As Haudenosaunee writer Alicia Elliott put it in her brilliant essay for the Globe and Mail, “Canada has continually failed its treaty obligation to respect Indigenous nations’ right to steer our own canoes, instead choosing to high-jack them and pilot us towards destruction.” The extent of that hijacking includes every public conversation about Indigenous peoples to be had, especially where it comes to Canada’s sabotage of their communities, endangering of their health, and the ongoing effort to forcibly absorb them in to the body politic.
These matters have long since been settled in word, if not more recently affirmed by policy and the courts. The federal government settled accounts with survivors of the Sixties Scoop, for example, and has adopted the United Nations Declaration on the Rights of Indigenous People. But here, the Beyaks show the machinery of white supremacy at work—by perpetuating its necessary delusions. By assigning virtue to the priests who physically tortured students with electric chairs, and to the nurses who prescribed ginger and bed rest to students who rapidly died of tuberculosis. By assuming residential schools were founded with the best of intentions, even when their founders wrote in the plainest of language their goal of erasing Indigenous cultures within two generations.
And by pretending their own family’s increasing volume of anti-Indigenous antagonism has nothing to do with the tragedy of the rivers, fish, and Grassy Narrows First Nations people being poisoned for decades by runoff from the Dryden Paper Mill, nothing to do with a reckoning being long overdue, and nothing to do with 2018 being an election year in Ontario.

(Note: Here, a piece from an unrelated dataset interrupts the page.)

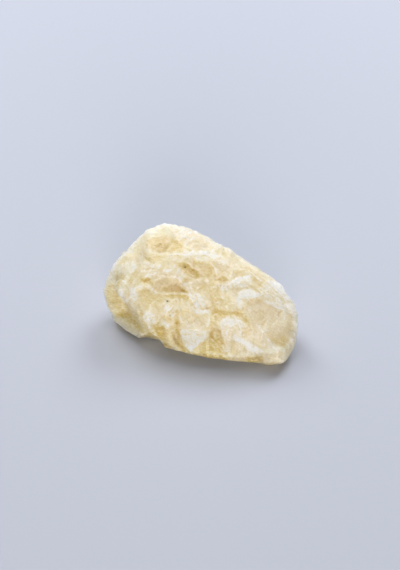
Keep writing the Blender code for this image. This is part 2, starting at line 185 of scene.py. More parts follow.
# ---- markings, in the picture's pixels, as the camera above sees them
# Corners and points are written as across, down, across, down and so on. A later mark lies on the
# earlier ones. Each area is (how strong, how soft its edge is in pixels, corners).
AMBER_AREAS = {
    # upper left
    "summit left": (0.0, 2.5, 148,231, 158,229, 160,236, 150,238),
    "summit heart": (0.0, 2, 161,229, 170,230, 171,237, 162,237),
    "summit right": (0.45, 3, 184,238, 198,237, 206,243, 203,250, 188,250),
    "saddle": (0.66, 2.5, 147,240, 158,235, 172,237, 181,241, 184,248, 183,252, 172,252.5, 160,254,
        151,250, 146,245),
    "saddle heart": (0.92, 3, 156,243, 163,240.5, 169,243, 168,249, 160,251, 155,248),
    "saddle right": (0.85, 2, 172,240.5, 178,241, 182,246, 180,251, 173,248),
    "saddle left": (0.7, 2, 143,251, 150,255, 158,255, 162,261, 153,262, 144,259),
    "shoulder left": (0.15, 2, 133,244, 141,240, 146,244, 145,250, 135,250),
    "left slope": (0.48, 2.5, 118,262, 127,258, 127,265, 120,267),
    "left end": (0.8, 1.5, 116,275, 124,275, 125.5,281, 123,287, 117,286),
    "middle slope": (0.46, 2, 131,273, 140,270, 146,275, 139,279, 131,278),
    "small window": (0.95, 1.2, 140,279.5, 147,276.5, 151,279, 149.5,283, 144,283, 141,281),
    "above shell": (0.32, 2, 155,283, 165,279, 176,280, 181,285, 165,286, 158,290),
    "shell": (0.68, 1.3, 162,290, 167,284.5, 175,284, 181,287, 187,290, 188,293, 170,292.5,
        164,292),
    "shell end": (1.0, 1, 179,289, 187,290, 188,293, 180,291.5),
    "shell floor": (0.84, 1.2, 163,294.7, 176,294.3, 187,294.5, 185,298, 178,299, 168,298),
    "below shell": (0.46, 2.5, 152,293, 160,294, 164,299, 160,303, 151,302),
    # middle
    "window": (0.74, 1.3, 177,266, 181,263, 187,263, 191,267, 196,268, 200,272, 202,276, 197,278.5,
        191,277, 187,273, 183,269),
    "window heart": (0.95, 1.3, 191,269, 196,269, 201,275, 197,277.5, 193,274),
    "big facet": (0.32, 1.6, 188,261, 196,260.5, 204,260, 212,264.5, 215,269, 214,277, 205,277,
        197,269.5, 190,266),
    "big facet low": (0.66, 2, 199,268, 212,267, 214,276, 205,278),
    "right window": (0.7, 1.5, 213,283, 219,277.5, 224,276, 229,280, 224,283.5, 217,285),
    "right window heart": (0.75, 1.3, 220,279, 224,276.5, 228,280, 223,282),
    "middle": (0.56, 2.5, 190,280, 207,279, 214,284, 214,291, 205,290, 197,286),
    "middle low": (0.45, 2, 206,287, 215,286, 222,292, 224,300, 221,309, 213,311, 209,303, 206,295),
    "middle brown": (0.62, 1.5, 181,297, 188,296, 190,300, 184,301),
    "strip above plate": (0.5, 1.2, 192,305.5, 209,305.5, 209,309.5, 194,309.5),
    # left end and recess; the deeper honey on the left face and in the recess is partly painted
    # shade
    "left face": (0.9, 2.2, 105,285, 117,284, 119,292, 119,298, 124,303, 119,311, 110,311, 104,298),
    "beside knob": (0.65, 1.5, 128,279, 133,279, 133,286, 129,287),
    "knob": (0.38, 1.5, 121,287, 127,286, 130,291, 129,298, 123,298),
    "left shelf": (0.6, 1.8, 121,303, 128,302, 131,304, 137,311, 140,317, 134,316, 128,311),
    "left shelf right": (0.35, 2, 131,303, 139,305, 143,312, 142,319, 137,313),
    "recess": (0.72, 1.8, 118,311, 124,308, 130,312, 138,317, 143,321, 147,327, 153,333, 158,338,
        148,337, 140,331, 131,325, 123,319),
    "gritty rim": (0.66, 2, 112,316, 120,320, 130,325, 139,330, 143,338, 133,338, 124,332, 116,327),
    "speckled left": (0.54, 3, 138,290, 150,289, 160,292, 160,301, 150,306, 141,303),
    "rim inner": (0.56, 2, 147,323, 157,325, 158,333, 152,334),
    # front; the deep honey along the lower edge is partly painted shade
    "front left": (0.98, 1.5, 157,327, 162,326.5, 167,328.5, 170,336, 171,343, 165,342, 158,338,
        151,333),
    "speckled low": (0.38, 2, 150,301, 160,302, 163,310, 160,318, 153,314),
    "olive": (0.62, 1.5, 161,315, 168,316, 173,321, 166,323),
    "strip": (0.4, 1.8, 176,311, 180,312, 180,328, 176,330, 174,322),
    "front low": (1.05, 2, 163,341, 170,338, 178,342, 182,352, 172,352, 163,346),
    "wedge body": (0.8, 1.5, 166,329, 172,328, 177,338, 181,350, 172,349, 167,340),
    "plate": (0.25, 1.5, 181,313, 191,315.5, 208,315.5, 208,326, 200,328.5, 181,328),
    "plate foot": (0.74, 1.8, 191,344, 200,341, 209,341, 212,347, 210,352.5, 195,353.5),
    "bottom band": (1.15, 1.5, 184,352, 200,353, 222,355, 226,361, 205,359.5, 186,356.5),
    "groove right of plate": (0.86, 1.3, 209,334, 214,330.5, 221,329.5, 224,340, 229,352, 226,355,
        212,353, 208,345),
    "groove heart": (0.5, 1.5, 213,331, 219,331, 220,338, 215,339),
    "valley root": (0.32, 2, 209,312, 214,310, 218,318, 221,328, 215,328, 211,321),
    "valley": (0.74, 1.5, 210,309, 222,310, 240,312.5, 248,319, 258,330, 254,331, 244,322.5,
        238,317, 222,315.5, 212,314),
    # front right
    "front right cream": (0.4, 2.5, 240,319, 249,324, 252,330, 243,329, 238,325),
    "front right inner": (0.62, 1.5, 241,331, 248,329, 252,334, 247,338.5, 241,337),
    "front right low": (0.62, 1.5, 225,341, 236,342, 238,346, 228,347),
    "front right foot": (0.68, 1.5, 230,347, 238,347, 239,355, 231,354),
    "smooth facet": (0.38, 3, 246,308, 262,304, 277,305, 285,312, 282,324, 267,328, 258,330,
        248,320),
    "smooth facet amber": (0.55, 2, 254,309, 262,306, 271,307, 266,313, 266,320, 258,317),
    "facet low": (0.62, 0.9, 266,333, 271,328.5, 278,326.5, 286,326.5, 290,334, 288,342, 281,348,
        277,346, 271,338),
    "facet low heart": (0.68, 1.5, 277,337, 285,335, 288,341, 283,347, 278,343),
    "right side": (0.6, 1.5, 287,314, 292,314, 293,330, 289,333, 286,325),
    "right low": (0.5, 2, 288,334, 295,334, 294,350, 288,348),
    "lobe": (0.62, 2, 262,355, 275,352, 290,350, 288,358, 277,367, 266,365),
    # painted shade, partly: the deepest honey under the lower edge
    "under strip": (1.15, 1.4, 222,357, 235,357.5, 250,357, 262,356, 264,362, 250,363.5, 235,363.5,
        224,362),
    # upper right
    "behind ridge": (0.46, 1.5, 222,253, 232,254, 236,258, 227,259, 221,256),
    "back slope": (0.42, 2.5, 229,263, 240,262, 246,270, 246,276, 234,276, 228,270),
    "band root": (0.95, 1.3, 246,267, 250,267, 253,271, 249,273, 245,272),
    "band inner": (0.68, 1.3, 249,274, 253,275, 259,281, 258,284, 252,281),
    "band olive": (0.62, 1.5, 257,282, 262,281, 269,288, 266,291, 259,287),
    "facet top": (0.6, 1.3, 244,301, 252,300.5, 260,300.5, 261,304, 252,307, 246,305),
    "between arcs": (0.2, 1, 230,286.5, 240,286, 250,286, 250,289, 238,289.5, 230,290),
    # over the others
    # painted shade, partly: deeper honey in the recess
    "recess left": (0.85, 2, 111,305, 120,305, 126,311, 124,318, 116,316, 111,311),
    "above arc": (0.5, 1.5, 220,269, 232,271, 246,269, 258,269, 266,275, 273,280, 262,278,
        250,273.5, 232,275, 221,274),
    "left shelf end": (0.8, 1.5, 134,309, 141,309, 144,316, 138,317),
    "strip top": (0.75, 1.5, 171,309, 179,310, 179,317, 172,317),
    "valley corner": (0.7, 1.3, 214,315, 225,316, 224,321, 216,322),
}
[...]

The history of harm done to Indigenous people nearby their communities is the proper context to understand the Beyaks’ inability to move on. Nick Beyak believes that politically incorrect views being met with offence and insult is not how the country can be improved. Perhaps he’s right. Instead, views of the kind expressed by his family could be met with calls for Canada to honour its treaties, return the lands it stole, and for the province of Ontario to make amends with the people it pretended not to know were being poisoned for decades. Because there will be no death for prejudice and racism as long as its guardians have an interest in passing these delusions from one generation to another.